Monday's put/call ratio on ACI's underlying common share took a dive, with "[a] total of 19,814 call and 3,666 put contracts" traded for the day, or a 5.4-times call-to-put volume, according to Avafin.


Though ACI expects further write downs from its Appalachia operation, that fact is already priced into the stock, along with the well-publicized and telegraphed new EPA's guidelines for the coal industry, which, in this case, only affects new mine production.

ACI's stock appears to have exhausted itself to the downside, consistent with another severely battered mining group: gold stocks. All miners have been getting a bid of late, as valuations haven't mushroomed along with many other sectors.

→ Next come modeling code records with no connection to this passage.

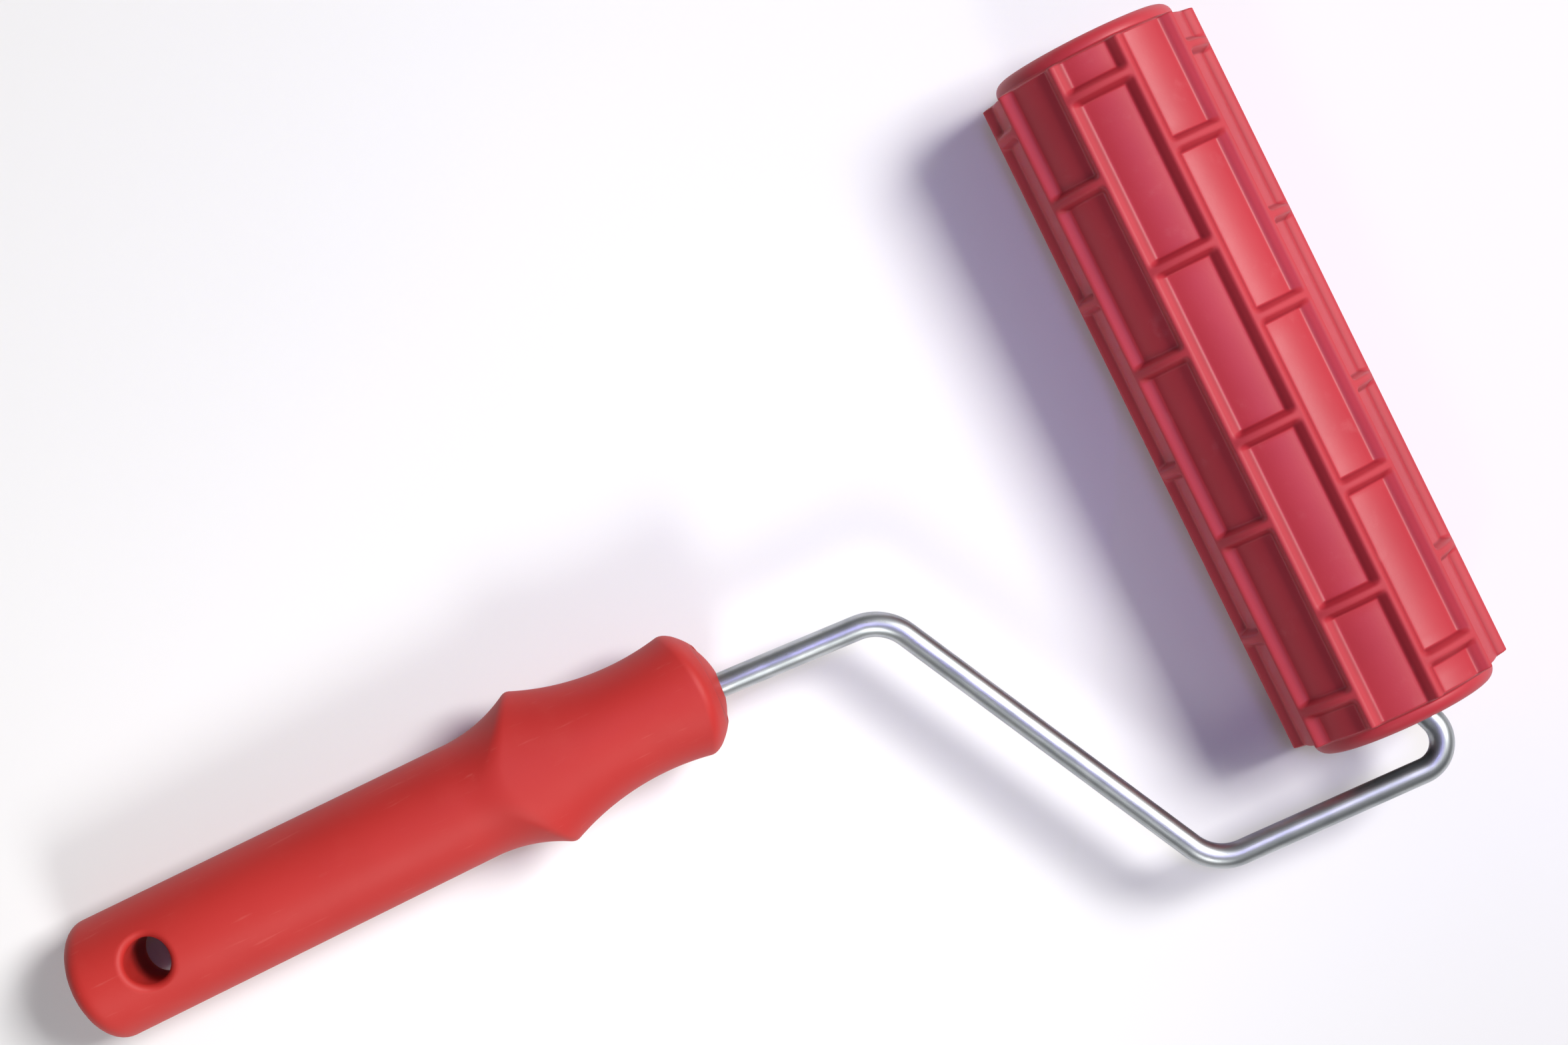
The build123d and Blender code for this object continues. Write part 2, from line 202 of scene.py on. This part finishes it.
# The handle, drawn about its own axis along x, in millimetres.
handle = {
    "axisY": -9.0,
    "butt": -308.2,
    "nose": -140.8,
    "buttRadius": 14.9,
    "shaftRadius": 14.45,        # where the shaft meets the flare
    "taperBeyond": 4.0,          # the butt's radius is reached this far beyond it
    "flareStart": -206.2,
    "flareRadius": 35.0,
    "flareReach": 32.0,          # the flare's arc and the waist's stop rising past these lengths
    "waistReach": 58.0,
    "waist": -162.5,
    "waistHalfWidth": 14.1,
    "waistHalfThickness": 13.9,
    "sweepWide": 62.0,           # radii of the waist's sides, in the tool's plane and across it
    "sweepFlat": 420.0,
    "crease": 1.1,               # how far the guard's edge is softened
    "nosePlan": 18.5,            # end bulges, in the tool's plane and across it
    "noseSide": 26.0,
    "buttPlan": 27.0,
    "buttSide": 60.0,
    "noseRound": 1.5,
    "buttRound": 3.4,
    "noseFace": 13.0,            # the nose's radius inside its rim, which spaces its rows
    "cavityRadius": 10.0,
    "cavityEnd": -279.0,
    "cavityEdge": 0.3,           # a narrow row on each side keeps the cavity's floor crisp
    "holeX": -287.8,
    "holeRadius": 5.5,
    "holeLip": 1.7,
    "holeBlock": 9.6,            # half length of the gap that is left round the hole
    "columns": 176,
}


# Shaft: straight taper, then an arc that flares outwards behind the guard.
def shaftRadiusAt(x):
    taperLength = handle["butt"] - handle["taperBeyond"] - handle["flareStart"]
    taper = (handle["buttRadius"] - handle["shaftRadius"]) / taperLength
    straight = handle["shaftRadius"] + taper * np.minimum(x - handle["flareStart"], 0)
    run = np.clip(x - handle["flareStart"], 0, handle["flareReach"])
    sweep = handle["flareRadius"]
    return straight + sweep - np.sqrt(sweep**2 - run**2)


# Section: the shaft's circle or the waisted head's ellipse, whichever is nearer the axis.
def sectionRadius(x, angle):
    run = np.minimum(np.abs(x - handle["waist"]), handle["waistReach"])
    sweepWide, sweepFlat = handle["sweepWide"], handle["sweepFlat"]
    wide = handle["waistHalfWidth"] + sweepWide - np.sqrt(sweepWide**2 - run**2)
    thick = handle["waistHalfThickness"] + sweepFlat - np.sqrt(sweepFlat**2 - run**2)
    head = wide * thick / np.sqrt((thick * np.cos(angle)) ** 2 + (wide * np.sin(angle)) ** 2)
    return softMin(shaftRadiusAt(x), head, handle["crease"])


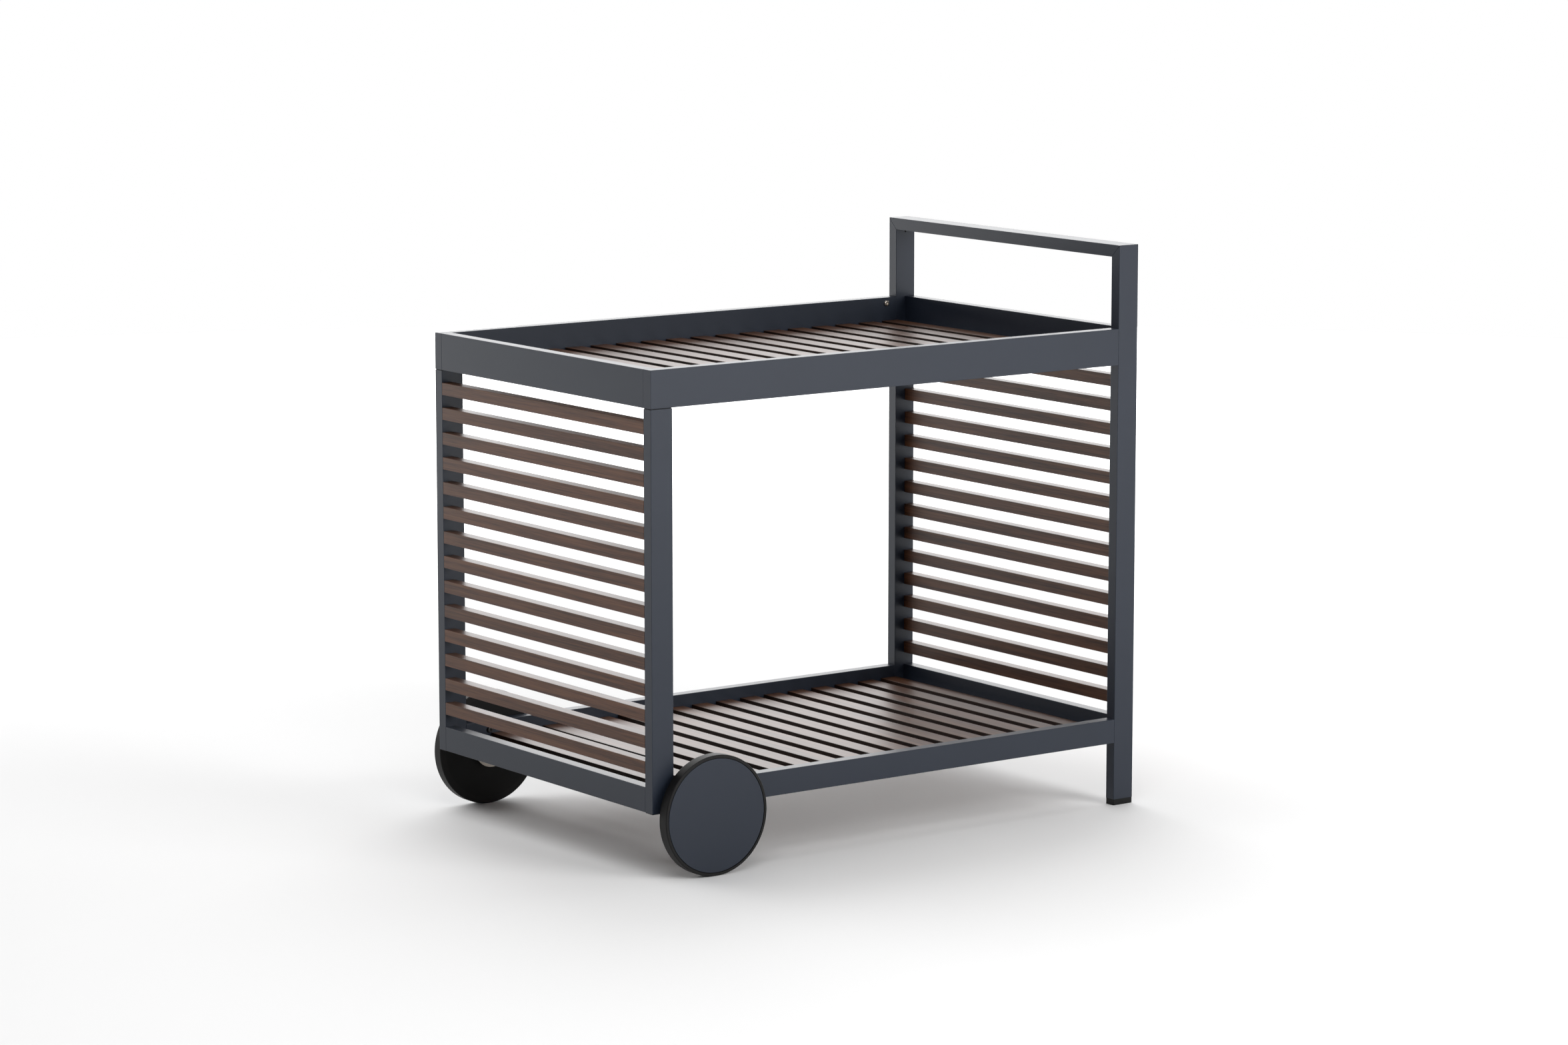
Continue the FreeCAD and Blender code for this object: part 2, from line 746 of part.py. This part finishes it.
def save_slats_and_tenons():
    """Writes the slats and tenons, and returns the tenons that the tubes are slotted for."""
    groups = {}
    for name, face, inward in (("wheel_end", wheel_end, 1), ("handle_end", handle_end, -1)):
        tenons = end_tenons(face, inward)
        slats = mortised(end_slats(face, inward), end_tenons(face, inward, deeper=tenon_bottom_gap))
        save_end_slats(name, slats)
        save(name + "_slat_tenons", *tenons)
        groups[name] = tenons
    for name, bottom in (("tray", tray_bottom), ("shelf", shelf_bottom)):
        tenons = deck_tenons(bottom)
        slats = mortised(deck_slats(bottom), deck_tenons(bottom, deeper=tenon_bottom_gap))
        save(name + "_deck_slats", *slats)
        save(name + "_slat_tenons", *tenons)
        groups[name] = tenons
    return groups


def save_side(side, word, groups):
    """Writes the tubes of the front or the back."""
    save("wheel_end_leg_" + word, wheel_end_leg(side, front_or_back(groups["wheel_end"], side)))
    save("handle_end_leg_" + word, handle_end_leg(side, front_or_back(groups["handle_end"], side)))
    save("tray_rail_" + word, tray_rail_long(side, front_or_back(groups["tray"], side)))
    save("shelf_rail_" + word, shelf_rail_long(side, front_or_back(groups["shelf"], side)))


def save_wheel(side, word):
    """Writes one wheel and what it turns on."""
    save("tyre_" + word, tyre(side))
    save("wheel_disc_" + word, wheel_disc(side))
    save("wheel_cover_" + word, wheel_cover(side))
    save("wheel_bushes_" + word, inner_bush(side), outer_bush(side))
    save("axle_plate_" + word, axle_plate(side))
    save("axle_pin_" + word, axle_pin(side))


def main():
    groups = save_slats_and_tenons()
    for side, word in ((-1, "front"), (1, "back")):
        save_side(side, word, groups)
        save_wheel(side, word)
    save("handle_bar", handle_bar())
    save("tray_rail_wheel_end", short_rail(wheel_end, 1, tray_bottom, tray_top))
    save("tray_rail_handle_end", short_rail(handle_end, -1, tray_bottom, tray_top))
    save("shelf_rail_wheel_end", short_rail(wheel_end, 1, shelf_bottom, shelf_top))
    save("shelf_rail_handle_end", short_rail(handle_end, -1, shelf_bottom, shelf_top))
    both = (-1, 1)
    save("tray_rail_end_caps", *[tray_end_cap(side) for side in both])
    save("handle_corner_keys", *[corner_key(side) for side in both])
    save("grub_screws", *[grub_screw(side) for side in both])
    save("tray_rail_spigots", *[tray_spigot(side) for side in both])
    save("shelf_rail_spigots", *[shelf_spigot(side, *span) for side in both for span in shelf_spigot_spans])
    save("leg_top_connectors", *[leg_connector(side) for side in both])
    save("tray_screws", *[tray_screw(side, x) for side in both for x in tray_screw_places()])
    save("shelf_screws", *[shelf_screw(side, x) for side in both for x in shelf_screw_places()])
    save("feet", *[foot(side) for side in both])
    save("leg_plugs", *[leg_plug(side) for side in both])
    save("plate_bolts", *[plate_bolt(side, x) for side in both for x in plate_bolt_places()])
    washers = [inner_washer(side) for side in both] + [outer_washer(side) for side in both]
    save("axle_washers", *washers)
    save("retaining_rings", *[retaining_ring(side) for side in both])


main()
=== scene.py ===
# %% [markdown]
# # A serving trolley in Blender
# The trolley is a painted tube frame with two slatted decks, slatted ends and two disc wheels.
# Its shapes come from the CAD model, which is loaded here as it is. Blender gives each part the
# look of what it is made of: powder coat, stained hardwood, rubber, plastic and stainless steel.
# Everything is in metres, +X runs from the wheel end to the handle and +Z is up.

# %% Load the CAD model
import json
import math

import bmesh
import bpy
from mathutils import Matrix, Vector

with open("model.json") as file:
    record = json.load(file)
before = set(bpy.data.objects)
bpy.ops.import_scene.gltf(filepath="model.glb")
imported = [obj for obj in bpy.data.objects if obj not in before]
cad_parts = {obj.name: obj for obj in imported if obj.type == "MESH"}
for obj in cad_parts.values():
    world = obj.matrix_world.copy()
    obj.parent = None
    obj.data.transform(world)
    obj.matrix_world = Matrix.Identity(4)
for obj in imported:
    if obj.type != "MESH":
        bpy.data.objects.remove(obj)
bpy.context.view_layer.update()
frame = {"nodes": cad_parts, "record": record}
nodes = frame["nodes"]

# %% [markdown]
# ## Camera
# The picture is taken from the front and the wheel end, from a little above, with a long lens
# that keeps the tubes nearly parallel. A camera could be aimed by a constraint, but a place, a
# turn and a tilt in plain numbers are easier to match to a photograph.

# %% Place the camera
sensor_width_mm = 36.0
lens_mm = 108.55
camera_place = (-4.5317, -6.2078, 1.6950)
camera_turn = math.radians(-36.0841)
camera_tilt = math.radians(8.992)

camera_data = bpy.data.cameras.new("trolley_camera")
camera_data.sensor_fit = "HORIZONTAL"
camera_data.sensor_width = sensor_width_mm
camera_data.lens = lens_mm
camera = bpy.data.objects.new("trolley_camera", camera_data)
camera.location = camera_place
camera.rotation_euler = (math.radians(90) - camera_tilt, 0, camera_turn)
bpy.context.scene.collection.objects.link(camera)
bpy.context.scene.camera = camera
print("camera at", camera_place, "lens", lens_mm, "mm")

# %% [markdown]
# ## Colours and nodes
# A colour picked from a swatch is an sRGB hex value, and Blender's shaders work with linear light,
# so one function turns the one into the other. Node trees get long when every node takes four
# lines, so one more function adds a node with its settings and its links in a single call.

# %% Colour and node helpers
def linear(hex_colour):
    """An sRGB hex colour as the linear RGBA that a shader takes."""
    channels = [int(hex_colour[i:i + 2], 16) / 255 for i in (1, 3, 5)]
    return [c / 12.92 if c <= 0.04045 else ((c + 0.055) / 1.055) ** 2.4 for c in channels] + [1.0]


def add_node(tree, kind, inputs=None, **settings):
    """Adds one node: settings are its own properties, inputs are numbers or other nodes' outputs."""
    node = tree.nodes.new(kind)
    for name, value in settings.items():
        setattr(node, name, value)
    for name, value in (inputs or {}).items():
        if isinstance(value, bpy.types.NodeSocket):
            tree.links.new(value, node.inputs[name])
        else:
            node.inputs[name].default_value = value
    return node


print("mid grey #808080 in linear light:", [round(c, 3) for c in linear("#808080")])

# %% [markdown]
# ## Studio
# The trolley stands in a white studio on a flat sheet of pale paper. The paper could curve up
# behind it, but that shows as a wall from other sides. So it lies flat, and far from the trolley,
# where the lamps don't reach, it glows a little and melts into the white surround.

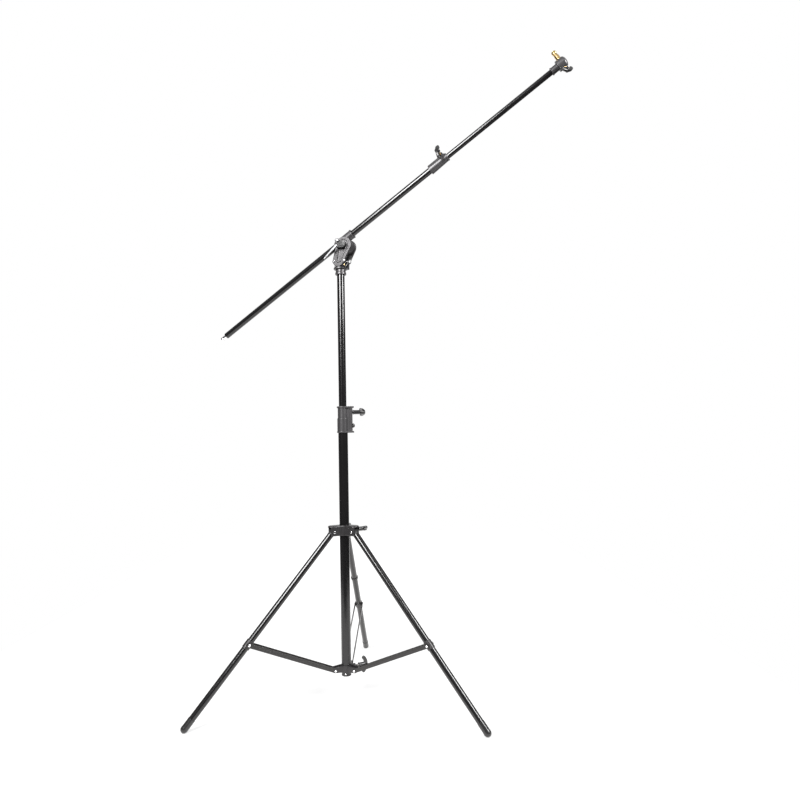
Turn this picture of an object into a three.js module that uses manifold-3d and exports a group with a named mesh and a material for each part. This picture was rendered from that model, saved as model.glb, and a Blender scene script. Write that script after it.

The Fed's capitulation to continue its quantitative easing (money printing) has served up a serious blow to the Fed's credibility to stop the future slide of the US dollar. In this environment, the commodities complex is poised for another run, taking natural gas and coal to higher levels, in dollar terms.

As ACI continues to cut costs, a higher per-ton coal price could shake up the company's P/L and investor enthusiasm for the stock. A move above $5.25 could spook the shorts to unwind their positions, which represent a relatively large 17 percent of the float, according to Yahoo. The bulls could be in full charge of this stock above $5.25 or by year-end, as seasonal demand for this sector by hedge funds rotates in.

Disclosure: I have no positions in any stocks mentioned, but may initiate a long position in ACI over the next 72 hours. I wrote this article myself, and it expresses my own opinions. I am not receiving compensation for it (other than from Seeking Alpha). I have no business relationship with any company whose stock is mentioned in this article.